Riabbracciare Parigi è questo, un film che nel raccontare di un personaggio che cerca di venire a patti con il trauma di essere stata coinvolta in un attacco terroristico e aver visto molte persone intorno a sé morire, uscendone quasi illesa. Vediamo questo attacco all’inizio dal suo punto di vista e solo parzialmente. Il nodo del film sta nel fatto che lei non ricorda tutto e noi non abbiamo visto tutto. C’è qualcosa che è successo, alcuni sostengono lei si sia rintanata in bagno non facendo entrare nessun altro, e a un certo punto affiorano delle memorie di una persona con la quale si è nascosta e che le ha dato la mano.

La parte migliore di Riabbracciare Parigi sono proprio questi ricordi, cioè la maniera in cui cercare di rievocare quello che avviene quando, nascosti, si teme per la propria vita e si stringono legami con persone sconosciute. Ci sono i racconti della protagonista ma anche quelli di altri personaggi sopravvissuti che condividono con lei quello che è successo a loro (bellissimo quello della donna che bacia uno sconosciuto). Alice Winocour (che in passato ha sceneggiato il bellissimo Mustang) dirige questi ricordi con toni sfumati senza mai risultare kitsch, e Virginie Efira per fortuna non si abbandona al totale gigionismo da elaborazione di un trauma, riuscendo a rendere il film se non appassionante (non lo è mai) almeno onesto.

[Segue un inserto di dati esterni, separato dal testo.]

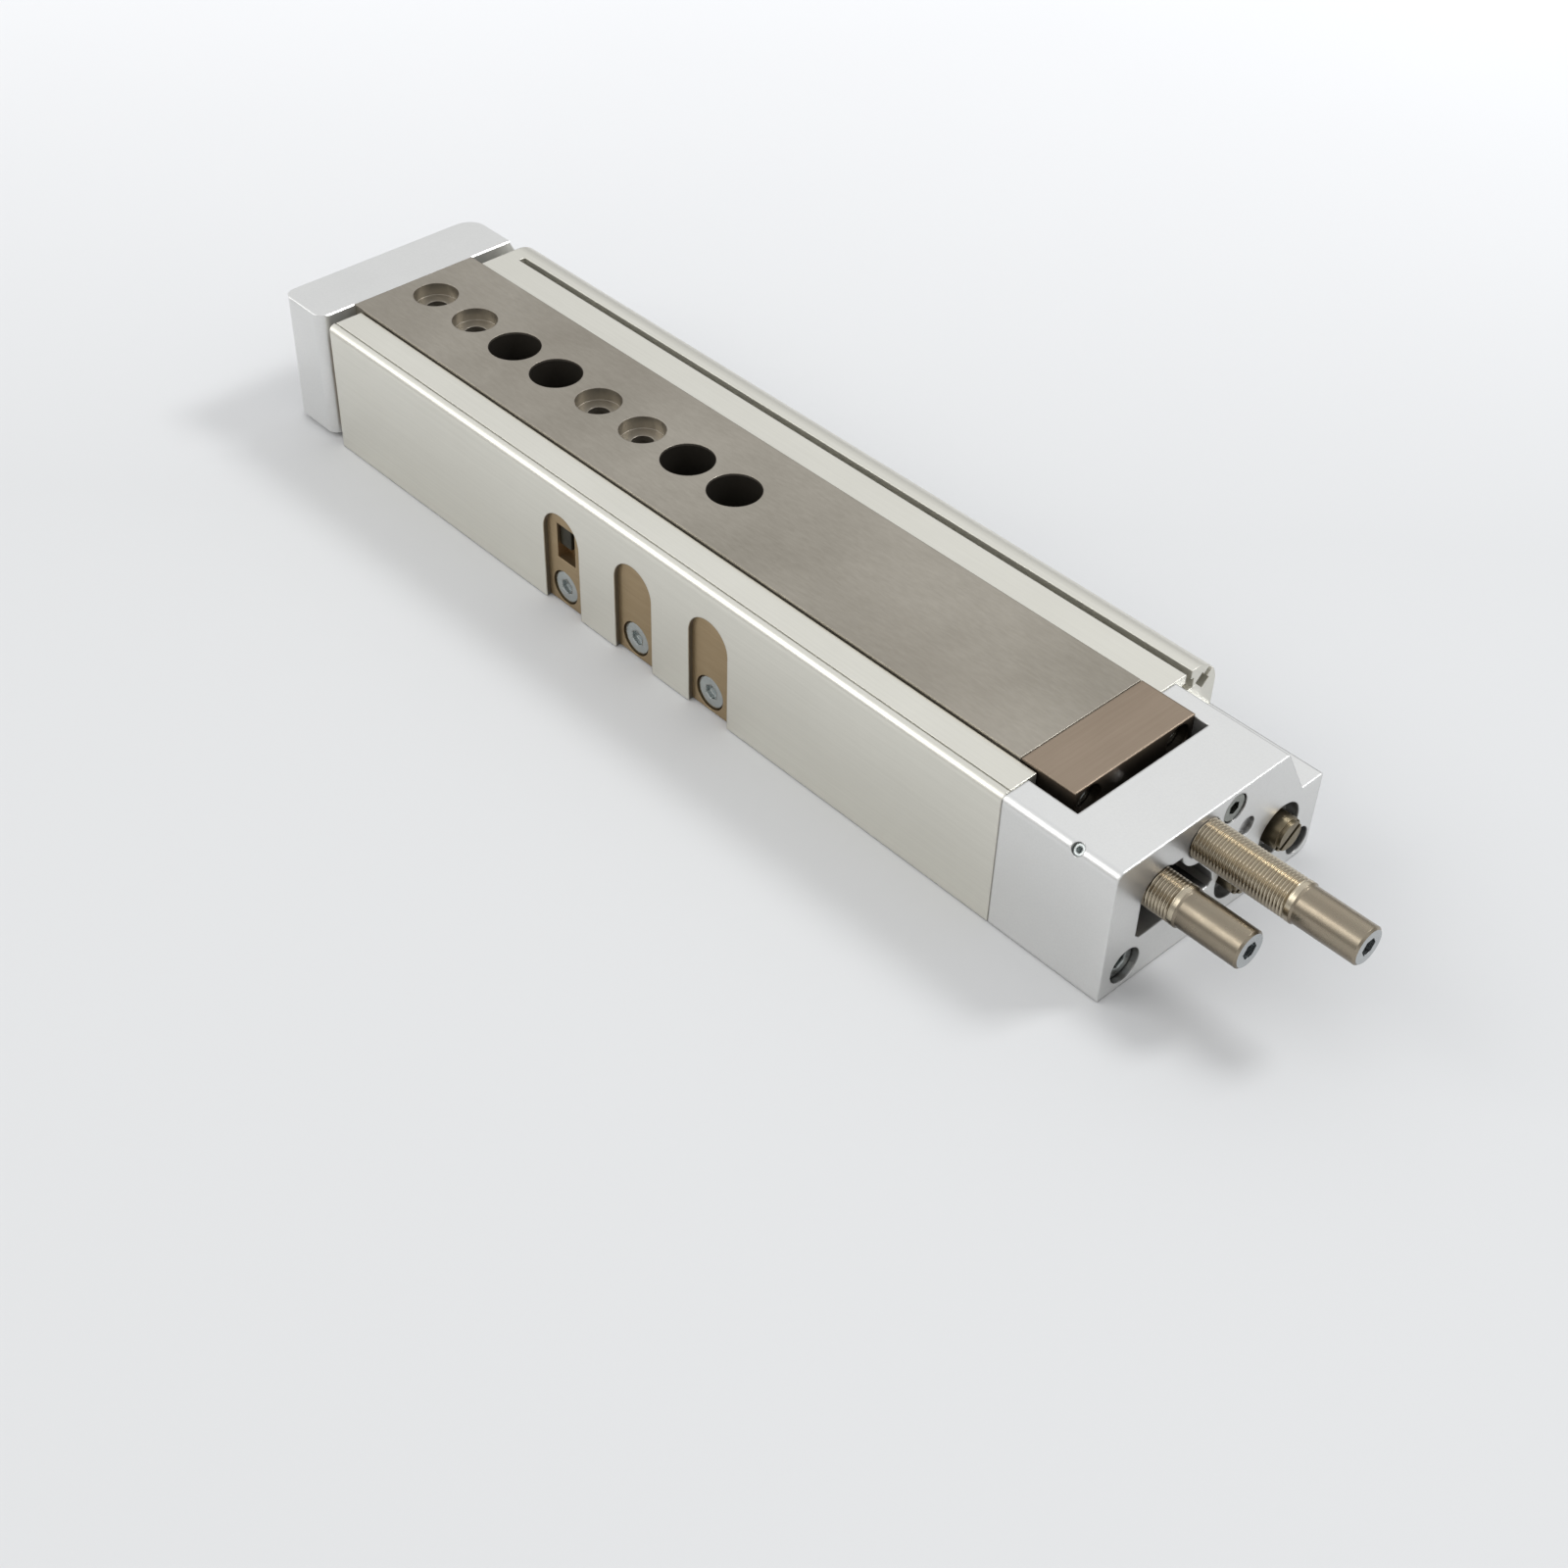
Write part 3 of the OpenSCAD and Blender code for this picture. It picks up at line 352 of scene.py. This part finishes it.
def threaded_sleeve(node, body):
    """A turned sleeve along X in the node's box: bore, helical thread, smooth end and key socket."""
    low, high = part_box(node)
    y, z, radius = (low.y + high.y) / 2, (low.z + high.z) / 2, (high.z - low.z) / 2
    length = high.x - low.x
    shape = bmesh.new()

    def ring(x, reach):
        verts = []
        for j in range(AROUND):
            turn = 2 * math.pi * j / AROUND
            r = reach(turn) if callable(reach) else reach
            verts.append(shape.verts.new((low.x + x, y + r * math.cos(turn), z + r * math.sin(turn))))
        return verts

    def key(turn):
        return KEY_RADIUS * math.cos(math.pi / 6) / math.cos(turn % (math.pi / 3) - math.pi / 6)

    def thread(x):
        fade = max(0.0, min(1.0, (x - END_CHAMFER) / PITCH, (THREAD_LENGTH - RUN_OUT - x) / PITCH))

        def reach(turn):
            phase = (x / PITCH - turn / (2 * math.pi)) % 1.0
            return radius - THREAD_DEPTH * fade * min(1.0, FLANK * (1 - abs(2 * phase - 1)))
        return reach

    count = round((THREAD_LENGTH - END_CHAMFER) / PITCH * STEPS)
    rings = [ring(BORE_DEPTH, BORE_RADIUS), ring(0, BORE_RADIUS), ring(0, radius - END_CHAMFER)]
    rings += [ring(x, thread(x)) for x in (END_CHAMFER + i * PITCH / STEPS for i in range(count + 1))]
    rings += [ring(THREAD_LENGTH + SMOOTH_CHAMFER, SMOOTH_RADIUS),
              ring(length - SMOOTH_CHAMFER, SMOOTH_RADIUS),
              ring(length, SMOOTH_RADIUS - SMOOTH_CHAMFER), ring(length, key),
              ring(length - KEY_DEPTH, key)]
    for i, (first, second) in enumerate(zip(rings, rings[1:])):
        for j in range(AROUND):
            k = (j + 1) % AROUND
            face = shape.faces.new((first[j], first[k], second[k], second[j]))
            corners = [math.hypot(v.co.y - y, v.co.z - z) for v in face.verts]
            if i < count + 2:                # bore, end face and thread
                deep = sum(corners) / len(corners) < radius - ROOT_FROM * THREAD_DEPTH
                face.material_index = ROOT if deep else CREST
            elif i >= len(rings) - 3:        # the smooth end's face and its key socket
                face.material_index = END
    for end in (rings[0], rings[-1]):
        shape.faces.new(end).material_index = END
    bmesh.ops.recalc_face_normals(shape, faces=shape.faces)
    mesh = bpy.data.meshes.new(node + "_threaded")
    shape.to_mesh(mesh)
    shape.free()
    mesh.shade_smooth()
    mesh.set_sharp_from_angle(angle=SHARP_ANGLE)
    for metal in SLEEVE_METALS:
        mesh.materials.append(metal)
    piece = bpy.data.objects.new(node + "_threaded", mesh)
    bpy.context.scene.collection.objects.link(piece)
    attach(piece, body)
    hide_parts(node)


threaded_sleeve("retract_absorber", "housing")
threaded_sleeve("extend_absorber", "table")


# Floor, light and camera

def soft_light(name, offset, size, power, colour):
    """A rectangular light at an offset from the object's middle, turned towards it."""
    stand = middle + Vector(offset)
    light = bpy.data.lights.new(name, "AREA")
    light.shape = "RECTANGLE"
    light.size, light.size_y = size
    light.energy = power
    light.color = colour
    obj = bpy.data.objects.new(name, light)
    obj.location = stand
    obj.rotation_euler = (middle - stand).to_track_quat("-Z", "Y").to_euler()
    bpy.context.scene.collection.objects.link(obj)


low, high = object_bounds()
middle = (low + high) / 2

FLOOR_REACH = 3.0
FLOOR_GAP = 0.0002       # so that the floor and the base don't share a plane
floor_mesh = bpy.data.meshes.new("floor")
corners = [(x * FLOOR_REACH, y * FLOOR_REACH, 0) for x, y in ((-1, -1), (1, -1), (1, 1), (-1, 1))]
floor_mesh.from_pydata(corners, [], [(0, 1, 2, 3)])
floor = bpy.data.objects.new("floor", floor_mesh)
floor.location.z = low.z - FLOOR_GAP
bpy.context.scene.collection.objects.link(floor)
floor_mat, tree, shader = material("pale_floor")
shader.inputs["Roughness"].default_value = 0.9
shader.inputs["Specular IOR Level"].default_value = 0.1
spot = place(tree)
# The floor lightens from the middle towards the far side: painted light, for the brighter background
# there
depth = combine(tree, spot["Y"], spot["X"], "SUBTRACT")
floor_tone_and_painted_glow = ramp(tree, remap(tree, depth, -0.35, 0.35, 0.0, 1.0),
             [(0.0, (0.665, 0.67, 0.675)), (0.45, (0.665, 0.67, 0.675)), (1.0, (0.92, 0.925, 0.94))])
clouds = remap(tree, noise(tree, 3.0), 0.3, 0.7, 0.15, 0.0)
tree.links.new(mix_colour(tree, floor_tone_and_painted_glow, (0.63, 0.635, 0.645), clouds), shader.inputs["Base Color"])
floor_mesh.materials.append(floor_mat)

world = bpy.data.worlds.new("world")
world.use_nodes = True
bpy.context.scene.world = world
tree = world.node_tree
background = tree.nodes["Background"]
sky = ramp(tree, remap(tree, place(tree, "Generated")["Z"], -0.2, 1.0, 0.0, 1.0),
           [(0.0, (0.50, 0.50, 0.50)), (0.17, (0.40, 0.40, 0.40)), (0.36, (0.46, 0.46, 0.46)),
            (0.64, (0.96, 0.97, 0.98)), (0.76, (0.96, 0.97, 0.98)), (1.0, (0.70, 0.71, 0.73))])
tree.links.new(sky, background.inputs["Color"])
background.inputs["Strength"].default_value = 0.98

soft_light("left_panel", (-0.53, -0.60, 0.60), (0.70, 0.55), 2.3, (1.0, 0.99, 0.97))
soft_light("right_panel", (0.35, 0.51, 0.78), (0.24, 0.24), 3.4, (0.98, 0.99, 1.0))
soft_light("front_fill", (0.55, -1.0, 0.55), (0.9, 0.6), 0.9, (1.0, 0.93, 0.82))

# The camera has the place and lens that the photograph's corners gave
camera = bpy.data.objects.new("camera", bpy.data.cameras.new("camera"))
camera.location = (0.2656, -0.1780, 0.2073)
camera.rotation_euler = (math.radians(47.65), math.radians(-1.38), math.radians(47.16))
camera.data.lens = 52.35
camera.data.sensor_width = 36.0
camera.data.clip_start = 0.01
bpy.context.scene.collection.objects.link(camera)
bpy.context.scene.camera = camera
bpy.context.scene.view_settings.view_transform = "Standard"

Tutto questo contribuisce per tre quarti a dare un interesse a Riabbracciare Parigi (che non è di certo Un sapore di ruggine e ossa, forse il più riuscito dei film sull’elaborazione di un trauma e l’inizio di una nuova vita). Dei molti obiettivi che si pone il film almeno uno lo centra, quello per l’appunto di raccontare l’impatto di pezzi di ricordi che emergono come fossero nuovi e soprattutto l’esistenza di un tipo di sentimenti, di affetti e di legami che non hanno niente a che vedere con quelli comuni ma che si possono formare solo in un contesto in cui la paura di morire è vicina.